Two-thirds of employees making short- or long-term disability claims cited their workplace or work-related issues as a cause, but despite this only one in three Canadian employers has a mental-health strategy in place.
“Businesses may have several piecemeal strategies but not an overall strategy and the result is that their efforts either amount to nothing or they’re negatively perceived,” said Charmaine Alexander, senior advisor of disability management at Desjardins Insurance, during Benefits Canada’s 2020 Mental Health Summit on Nov. 13.
This was common in the coronavirus lockdowns in the spring of 2020, she noted. According to a University of Sherbrooke study, 50 per cent of Canadians had already reported a decline in their mental health in the spring and 26 per cent were showing signs of post-traumatic stress disorder.
However, a recent survey by Morneau Shepell Ltd. found 34 per cent of employees felt their employer’s mental-health supports were inconsistent or poor. And even when employers do offer mental-health supports, 60 per cent of employees don’t access them, either because they don’t know what’s available to them or the offering doesn’t include the professionals they want to access.
“If there’s one thing we need innovation to tackle, it’s helping that 60 per cent of people who are hesitant or in denial to get the help they need,” said Alexander.
Technology can be a powerful tool to address this issue, she added, noting chatbots, for example, can reach employees who aren’t yet ready to take official steps to contact a professional about their mental-health concerns. Powered by artificial intelligence, these bots ask questions and adapt their responses and advice, provide resources and, if necessary, recommend that users connect with mental-health professionals.

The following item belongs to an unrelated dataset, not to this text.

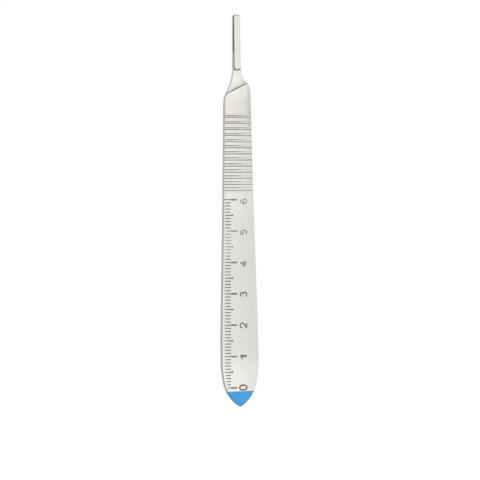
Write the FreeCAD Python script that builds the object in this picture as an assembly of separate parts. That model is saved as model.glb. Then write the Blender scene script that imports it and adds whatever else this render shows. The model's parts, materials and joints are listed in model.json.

“Does this really help employees who use it? Absolutely. In fact, people are more likely to open up to the machine than they are sometimes to real people. And because the experience is more anonymous and less confrontational it’s easier for them to reach out and consider using something such as an [employee assistance program].”
However, while there’s plenty of potential in technology, the booming market for mental-health apps has caused developers to cut corners, launching products that aren’t actually proven to work or aren’t based on science, said Alexander. As well, while many solutions are focused on diagnosis and treatment, there’s not much on offer that addresses prevention.
Employers can help with the prevention piece by fostering psychologically safe and inclusive workspaces, she said. “We need to ask ourselves: How can we change the way we interact with our employees so that these interactions prevent mental illness? This new normal has forced use to question our values and our culture and how we can adapt to the future.”
She suggested employers consider creating social contracts with their employees that address five major themes: an overall culture of health and wellness that prioritizes mental, physical and financial health; psychological safety and a safe workplace; inclusion and diversity; management practices that adapt to employees’ new needs as they work from home; and training and education.
“This crisis has seriously disrupted the way we work; it’s disrupted our habits, our beliefs, our interpersonal relationships and it’s disrupted the already fragile mental health of our employees.
“I think organizations that are going to get through this and into the new future will be ones that make overall well-being a central tenet of how they do business, the ones that make co-operation, kindness and empathy the most important parts of the employee experience, the ones that demonstrate that people are their most valuable resource.”